Yes and no, says Lin, who juxtaposes the political catastrophe against an intimate domesticity throughout. ‘My partner and I feel that we create safe environments for friends and family, by way of our demonstration of mutual care,’ he says. ‘What happens in the book, even though we feel like we're kind of isolated in various ways, is we are hosts to our friends at the same time. The unideal circumstances of our own life make us sympathetic towards a variety of vulnerabilities.’
Lin draws on personal stories throughout history in considering these vulnerabilities, uncovering the private lives of traditional outsiders and those who have subverted the system and changed the course of history. I felt very confident going into this that I would find these people. I started trusting my research skills, but I knew it would take a little digging, because with some of these cases, like with my partner and I, they kept their head below the parapet, or they've just been forgotten. As I was writing the book, there was a lot of it which was new to me, so it was a constant sense of discovery. And I want you as the reader to feel like we're discovering things together.’

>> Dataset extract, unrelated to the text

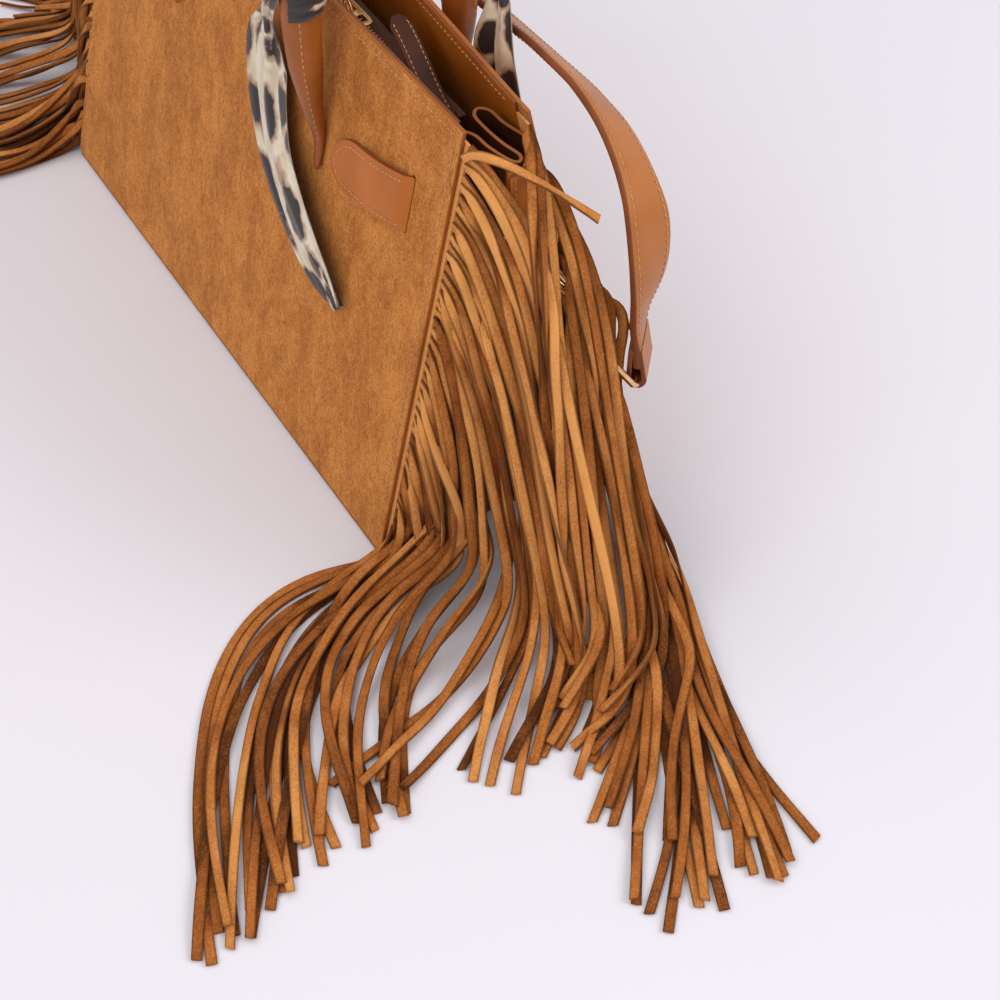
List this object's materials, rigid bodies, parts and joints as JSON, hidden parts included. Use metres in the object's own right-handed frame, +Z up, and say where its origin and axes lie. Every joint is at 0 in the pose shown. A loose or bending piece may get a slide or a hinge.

Lin is honest about his own vulnerabilities throughout. His own love story, running through the heart of the book, may reveal insecurities, but it also encapsulates the deep need for human connection denied by the law. ‘Maybe we expect our non fiction narrators to be authoritative, to have a real sense of their own agency and be able to rationalise all their decisions,’ Lin adds. ‘Maybe I continue to develop a confidence, and it’s something readers can relate to. I'm a bit wobbly, and so I might bumble along into certain decisions. There's a whole part when my partner overstays, and it is a little passive on our part. And then when he suggests adopting a cat, there's a subtext there that he's going to stay and that was such a moving way for him to affirm his commitment to me.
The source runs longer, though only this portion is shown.